La SRC a interjeté appel à la Cour suprême du Canada à l’encontre des deux décisions rendues par la Cour d’appel : celle de 2018 ordonnant l’interdiction de publication, et celle de 2019 refusant de réexaminer l’interdiction de publication.

En 2021, la Cour suprême a jugé que la Cour d’appel avait effectivement le pouvoir de réexaminer l’interdiction de publication, et elle lui a renvoyé pour décision la requête de la SRC demandant la levée de l’interdiction. De plus, la Cour suprême a alors ajourné l’appel de la SRC visant l’interdiction de publication elle-même.  

Dans un arrêt unanime, la Cour d’appel du Manitoba a rejeté la requête sollicitant la levée de l’interdiction de publication qui lui avait été renvoyée pour décision. La Cour suprême se penche maintenant sur l’appel qu’elle a ajourné en 2021 concernant la décision de 2018.
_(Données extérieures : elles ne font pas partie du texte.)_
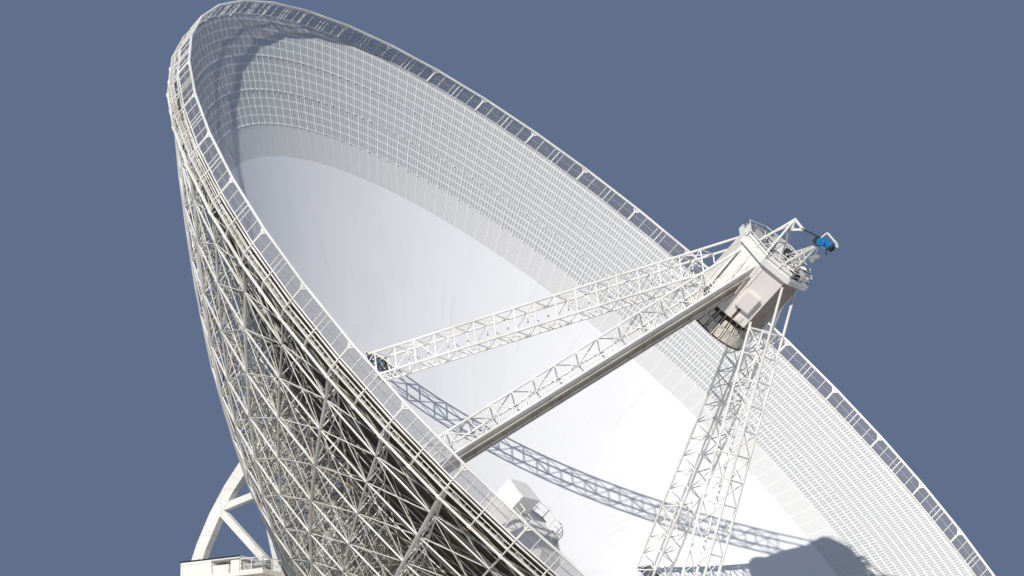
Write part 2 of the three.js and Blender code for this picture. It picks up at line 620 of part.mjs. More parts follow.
function rearStrut(width) {
  const start = new THREE.Vector3(18.4, 0, 0);
  return bar(start, new THREE.Vector3(0, 0, -25.9), width);
}

function addSideFrame(name, xSign) {
  const inner = 16.6;
  const trunnion = cylinderAlongX(TRUNNION_RADIUS, inner, 24.3, PIN_SIDES);
  const head = box(inner, 20.6, -1.5, 1.5, -1.5, 1.5);
  const { foot, along } = legFrame(90);
  const seat = foot.clone().sub(along.clone().multiplyScalar(0.3 + SEAT_GAP));
  const seatEnd = seat.clone().sub(along.clone().multiplyScalar(0.3));
  const seatTop = seat.clone().add(along.clone().multiplyScalar(0.3));
  const seatBlock = bar(seatEnd, seatTop, LEG_SIDE, LEG_SIDE, new THREE.Vector3(0, 1, 0));
  const strut = bar(new THREE.Vector3(18.4, 0, 0), seat, 0.9);
  const hubTie = bar(new THREE.Vector3(18.4, 0, -0.9), new THREE.Vector3(4, 0, HUB_BOTTOM + 0.6), 0.8);
  const ties = [1, -1].map((side) => (
    bar(new THREE.Vector3(18.4, 0, -0.6), new THREE.Vector3(0, side * 26.8, -1.6), 0.8)));
  const wheelPlane = box(-WHEEL_WIDTH, WHEEL_WIDTH / 2 + SEAT_GAP, -40, 40, -40, 40);
  const hub = prism(24, (HUB_RADIUS + SEAT_GAP) * 2, HUB_BOTTOM - 1, VERTEX_OFFSET, 0);
  const frame = cut(fuse([trunnion, head, seatBlock, strut, rearStrut(1.0), hubTie, ...ties]), [wheelPlane, hub]);
  const placed = xSign > 0 ? frame : weld(frame.scale(-1, 1, 1));
  addPiece(dish, name, placed, white);
}

function addCounterweight(name, xSign) {
  const near = WHEEL_WIDTH / 2 + SEAT_GAP;
  const block = box(near, near + 4.2, 1.6, 6.4, -26.2, -21.4);
  const mirror = block.clone().scale(1, -1, 1);
  const bridge = box(near, near + 0.6, -2, 2, -23.6, -22.4);
  const weights = cut(fuse([block, weld(mirror), bridge]), [rearStrut(1.0 + 2 * SEAT_GAP)]);
  const placed = xSign > 0 ? weights : weld(weights.scale(-1, 1, 1));
  addPiece(dish, name, placed, beige);
}

addFoundation();
addBaseFrame();
addBogie('front_right_bogie', 1, 1);
addBogie('front_left_bogie', -1, 1);
addBogie('rear_left_bogie', -1, -1);
addBogie('rear_right_bogie', 1, -1);
addAFrameLeg('right_front_a_frame_leg', 1, 1);
addAFrameLeg('right_rear_a_frame_leg', 1, -1);
addAFrameLeg('left_front_a_frame_leg', -1, 1);
addAFrameLeg('left_rear_a_frame_leg', -1, -1);
addTieBeam('right_a_frame_tie_beam', 1);
addTieBeam('left_a_frame_tie_beam', -1);
addBearing('right_bearing_platform', 1);
addBearing('left_bearing_platform', -1);
addDrive();
addReflector();
addCollar();
addBackingSectors();
addHub();
addFeedLegs();
addPrimeFocusCabin();
addWheelHalf('upper_wheel_half', false);
addWheelHalf('lower_wheel_half', true);
addSideFrame('right_side_frame', 1);
addSideFrame('left_side_frame', -1);
addCounterweight('right_counterweight', 1);
addCounterweight('left_counterweight', -1);

export default telescope;
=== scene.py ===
# %% [markdown]
# A fully steerable radio telescope with a deep 100 m dish, built here at one tenth of its real size.
# Every length in this lesson is a real metre; SCALE turns it into a metre of the model.
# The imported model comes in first, as a fixed frame: it gives the places that everything else is fitted to.

# %% Load the frame
import json

import bpy
import numpy as np
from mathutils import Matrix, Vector


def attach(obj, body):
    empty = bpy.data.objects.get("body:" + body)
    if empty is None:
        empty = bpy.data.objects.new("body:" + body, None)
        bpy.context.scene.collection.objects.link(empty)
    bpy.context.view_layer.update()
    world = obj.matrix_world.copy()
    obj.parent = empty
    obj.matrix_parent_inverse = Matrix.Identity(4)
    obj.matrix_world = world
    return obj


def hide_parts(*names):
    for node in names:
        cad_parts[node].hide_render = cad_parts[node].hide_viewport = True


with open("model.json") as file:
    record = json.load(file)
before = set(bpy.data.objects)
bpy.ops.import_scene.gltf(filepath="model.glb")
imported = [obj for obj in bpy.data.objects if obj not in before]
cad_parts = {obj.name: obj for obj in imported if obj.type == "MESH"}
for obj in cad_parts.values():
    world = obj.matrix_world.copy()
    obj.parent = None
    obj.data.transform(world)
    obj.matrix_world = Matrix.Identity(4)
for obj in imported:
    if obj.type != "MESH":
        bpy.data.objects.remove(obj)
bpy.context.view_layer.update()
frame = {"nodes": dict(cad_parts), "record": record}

# %% [markdown]
# The dish is easiest to think of along its own axis: a radius, an angle counted from the upper edge towards
# the right side, and a height over the elevation axis. One function carries such points into the frame.

# %% Places on the dish and on the ground
SCALE = 0.1
ELEVATION = np.radians(39.9)
AXIS_HEIGHT = 50.0
FOCAL_LENGTH = 30.0
VERTEX_OFFSET = 8.5
BAYS = 48
BAY = 360.0 / BAYS


def dish_local(x, up, height):
    """Sideways x, upward u and axial a from the dish axis, turned by the elevation E:
    y = a cos E - u sin E, z = axis height + a sin E + u cos E."""
    x, up, height = np.broadcast_arrays(np.asarray(x, float), up, height)
    y = height * np.cos(ELEVATION) - up * np.sin(ELEVATION)
    z = AXIS_HEIGHT + height * np.sin(ELEVATION) + up * np.cos(ELEVATION)
    return np.stack([x, y, z], axis=-1) * SCALE


def dish_point(radius, degrees, height):
    """x = r sin t and u = r cos t, with t from the upper edge towards the right side."""
    angle = np.radians(degrees)
    return dish_local(radius * np.sin(angle), radius * np.cos(angle), height)


def ground_local(x, y, height):
    """Plain coordinates of the standing part, from the azimuth axis."""
    x, y, height = np.broadcast_arrays(np.asarray(x, float), y, height)
    return np.stack([x, y, height], axis=-1) * SCALE


def ground_point(radius, degrees, height):
    """x = r sin t, y = r cos t, about the azimuth axis."""
    angle = np.radians(degrees)
    return ground_local(radius * np.sin(angle), radius * np.cos(angle), height)


def surface_height(radius):
    """The paraboloid of focal length f: height = vertex offset + r squared / 4 f."""
    return VERTEX_OFFSET + np.asarray(radius, float) ** 2 / (4 * FOCAL_LENGTH)


DISH_AXIS = dish_local(0, 0, 1) - dish_local(0, 0, 0)
DISH_UP = dish_local(0, 1, 0) - dish_local(0, 0, 0)
print("vertex of the dish at", dish_point(0, 0, VERTEX_OFFSET).round(3))

# %% [markdown]
# Nearly everything on this machine is a bar, a box girder or a ring. A bar is a small polygon carried from
# one point to another. The makers below do that for thousands of bars at once and give points and faces.

# %% Makers for bars and beams


def directions(starts, ends, hint):
    """Unit vectors: d along each bar, p = hint x d, q = d x p."""
    along = ends - starts
    d = along / np.linalg.norm(along, axis=1, keepdims=True)
    p = np.cross(np.broadcast_to(np.asarray(hint, float), d.shape), d)
    small = np.linalg.norm(p, axis=1) < 1e-4
    p[small] = np.cross(np.array([1.0, 0.0, 0.013]), d[small])
    p /= np.linalg.norm(p, axis=1, keepdims=True)
    return p, np.cross(d, p)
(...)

En règle générale, les procédures judiciaires se déroulent publiquement. C’est ce qu’on appelle le principe de la publicité des débats judiciaires, lequel est protégé par le droit à la liberté d’expression garanti par la Charte canadienne des droits et libertés. À la lumière de la jurisprudence récente de la Cour suprême du Canada sur ce point, la SRC a demandé à la Cour de décider si la publication de renseignements visés par l’interdiction de publication constitue un risque à ce point sérieux pour la dignité des personnes concernées qu’elle justifie une exception au principe de la publicité des débats judiciaires.

La Cour suprême a rejeté l’appel. Le jugement a été rendu oralement par le juge en chef Wagner à la fin de l’audience et précisait que des motifs écrits suivraient. 
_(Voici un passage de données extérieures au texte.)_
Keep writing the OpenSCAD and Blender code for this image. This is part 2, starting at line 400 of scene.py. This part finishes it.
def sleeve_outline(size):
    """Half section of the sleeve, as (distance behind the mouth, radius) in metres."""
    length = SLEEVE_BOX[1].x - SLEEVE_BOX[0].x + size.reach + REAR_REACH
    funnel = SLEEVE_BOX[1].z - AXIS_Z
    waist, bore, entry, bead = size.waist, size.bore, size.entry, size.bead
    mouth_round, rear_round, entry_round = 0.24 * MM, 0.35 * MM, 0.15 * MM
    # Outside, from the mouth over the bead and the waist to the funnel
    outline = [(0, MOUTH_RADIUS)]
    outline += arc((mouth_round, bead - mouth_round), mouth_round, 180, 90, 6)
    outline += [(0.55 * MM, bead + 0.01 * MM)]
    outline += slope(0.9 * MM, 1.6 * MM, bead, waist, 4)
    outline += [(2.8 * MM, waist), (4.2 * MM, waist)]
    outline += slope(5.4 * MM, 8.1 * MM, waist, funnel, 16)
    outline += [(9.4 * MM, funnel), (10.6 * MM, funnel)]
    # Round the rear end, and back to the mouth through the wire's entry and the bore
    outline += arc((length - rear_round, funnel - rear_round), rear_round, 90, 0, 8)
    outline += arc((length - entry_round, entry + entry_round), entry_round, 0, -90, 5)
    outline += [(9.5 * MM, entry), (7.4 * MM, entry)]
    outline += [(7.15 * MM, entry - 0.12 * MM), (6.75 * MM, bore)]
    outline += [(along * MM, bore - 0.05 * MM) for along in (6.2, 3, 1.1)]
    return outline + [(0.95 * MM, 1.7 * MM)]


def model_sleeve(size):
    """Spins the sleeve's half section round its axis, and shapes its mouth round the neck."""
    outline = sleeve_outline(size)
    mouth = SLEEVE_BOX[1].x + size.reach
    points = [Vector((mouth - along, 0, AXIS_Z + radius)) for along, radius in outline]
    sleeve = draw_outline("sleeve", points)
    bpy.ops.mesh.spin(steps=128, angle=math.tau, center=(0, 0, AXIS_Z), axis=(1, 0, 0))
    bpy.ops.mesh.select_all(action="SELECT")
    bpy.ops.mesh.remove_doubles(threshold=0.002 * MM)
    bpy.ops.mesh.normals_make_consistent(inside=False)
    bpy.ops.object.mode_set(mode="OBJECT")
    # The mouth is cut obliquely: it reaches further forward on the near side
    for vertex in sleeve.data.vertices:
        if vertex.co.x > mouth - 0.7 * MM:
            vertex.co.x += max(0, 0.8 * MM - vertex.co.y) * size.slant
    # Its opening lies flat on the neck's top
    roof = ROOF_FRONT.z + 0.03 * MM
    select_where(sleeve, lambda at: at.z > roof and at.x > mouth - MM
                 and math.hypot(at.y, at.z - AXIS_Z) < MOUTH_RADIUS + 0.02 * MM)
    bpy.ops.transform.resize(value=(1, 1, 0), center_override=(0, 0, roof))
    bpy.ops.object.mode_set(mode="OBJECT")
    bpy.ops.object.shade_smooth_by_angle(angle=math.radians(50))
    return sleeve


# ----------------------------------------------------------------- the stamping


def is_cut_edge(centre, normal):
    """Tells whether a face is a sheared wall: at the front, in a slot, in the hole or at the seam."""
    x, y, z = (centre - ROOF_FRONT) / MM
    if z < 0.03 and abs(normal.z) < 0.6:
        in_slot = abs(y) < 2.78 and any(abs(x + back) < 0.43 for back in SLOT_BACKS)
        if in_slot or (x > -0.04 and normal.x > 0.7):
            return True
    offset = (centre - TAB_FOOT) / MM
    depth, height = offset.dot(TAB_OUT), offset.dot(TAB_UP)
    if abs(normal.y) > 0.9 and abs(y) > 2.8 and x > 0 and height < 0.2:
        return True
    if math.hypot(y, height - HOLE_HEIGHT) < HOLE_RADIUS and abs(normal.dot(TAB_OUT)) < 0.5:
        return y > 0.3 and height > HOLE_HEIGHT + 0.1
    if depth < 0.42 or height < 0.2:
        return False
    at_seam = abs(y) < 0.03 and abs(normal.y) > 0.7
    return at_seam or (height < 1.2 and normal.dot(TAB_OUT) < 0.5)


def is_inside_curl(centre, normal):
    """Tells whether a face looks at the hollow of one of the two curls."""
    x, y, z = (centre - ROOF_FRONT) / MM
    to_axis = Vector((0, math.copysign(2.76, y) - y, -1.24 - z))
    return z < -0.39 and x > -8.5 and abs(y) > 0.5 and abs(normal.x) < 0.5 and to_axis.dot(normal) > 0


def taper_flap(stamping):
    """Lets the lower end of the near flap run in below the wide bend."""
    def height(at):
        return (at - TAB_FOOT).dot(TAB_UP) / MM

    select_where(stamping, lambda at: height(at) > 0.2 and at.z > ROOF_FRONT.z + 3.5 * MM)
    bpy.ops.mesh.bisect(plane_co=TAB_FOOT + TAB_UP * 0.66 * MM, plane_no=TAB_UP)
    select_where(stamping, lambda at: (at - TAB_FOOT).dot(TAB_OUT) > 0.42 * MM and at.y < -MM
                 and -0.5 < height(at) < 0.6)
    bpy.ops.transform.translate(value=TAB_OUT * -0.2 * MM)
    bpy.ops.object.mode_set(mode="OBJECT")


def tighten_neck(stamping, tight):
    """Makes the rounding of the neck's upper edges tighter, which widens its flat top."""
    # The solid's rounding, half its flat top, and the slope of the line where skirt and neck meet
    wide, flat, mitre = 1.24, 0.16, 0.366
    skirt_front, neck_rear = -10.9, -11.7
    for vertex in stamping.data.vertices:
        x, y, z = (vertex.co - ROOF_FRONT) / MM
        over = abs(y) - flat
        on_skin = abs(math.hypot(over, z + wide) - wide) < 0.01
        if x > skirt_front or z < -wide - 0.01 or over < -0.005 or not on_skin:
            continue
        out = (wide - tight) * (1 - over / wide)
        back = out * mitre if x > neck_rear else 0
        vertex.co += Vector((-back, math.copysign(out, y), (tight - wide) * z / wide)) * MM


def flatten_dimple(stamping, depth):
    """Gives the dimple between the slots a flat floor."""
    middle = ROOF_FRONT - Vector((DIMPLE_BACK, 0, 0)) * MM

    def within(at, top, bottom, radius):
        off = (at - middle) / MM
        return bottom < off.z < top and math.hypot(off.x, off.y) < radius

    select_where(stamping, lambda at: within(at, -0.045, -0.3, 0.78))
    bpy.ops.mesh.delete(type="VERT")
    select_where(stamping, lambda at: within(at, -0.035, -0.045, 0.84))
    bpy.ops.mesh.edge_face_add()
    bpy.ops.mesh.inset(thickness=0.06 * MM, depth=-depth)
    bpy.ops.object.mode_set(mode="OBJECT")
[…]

La Cour d’appel n’a pas commis d’erreur lors du prononcé de l’interdiction de publication ou de l’ordonnance intimant son maintien en vigueur. 
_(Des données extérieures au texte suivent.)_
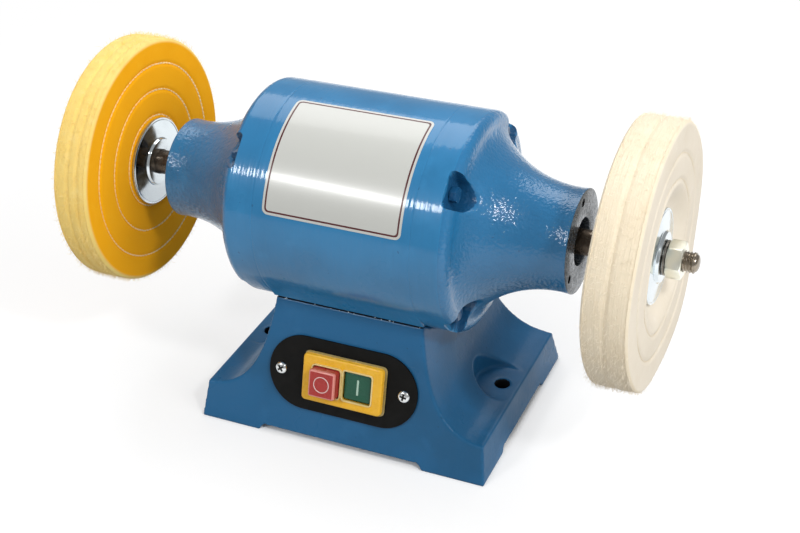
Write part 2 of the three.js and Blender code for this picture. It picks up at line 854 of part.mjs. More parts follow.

La Cour a rendu un jugement unanime. Elle a dit qu’il existe un solide intérêt public commandant de protéger la vie privée de la conjointe du témoin décédé et que la divulgation du contenu de l’affidavit révélerait des renseignements hautement sensibles et éminemment personnels faisant intervenir directement l’intérêt de la conjointe au titre de la dignité. De plus, l’interdiction de publication est nécessaire afin d’éviter un risque sérieux pour la dignité de la conjointe du témoin, elle n’avait pas une portée excessive ou un caractère vague, et il n’existait aucune solution de rechange raisonnable à ses modalités. Enfin, la Cour a jugé que les avantages de l’interdiction de publication l’emportent largement sur ses effets néfastes minimes sur le droit à la liberté d’expression et, par extension, sur le principe de la publicité des débats judiciaires. L’affidavit n’a joué aucun rôle dans la décision concluant qu’il y avait eu condamnation injustifiée. Pour ces raisons, la Cour a confirmé l’interdiction de publication.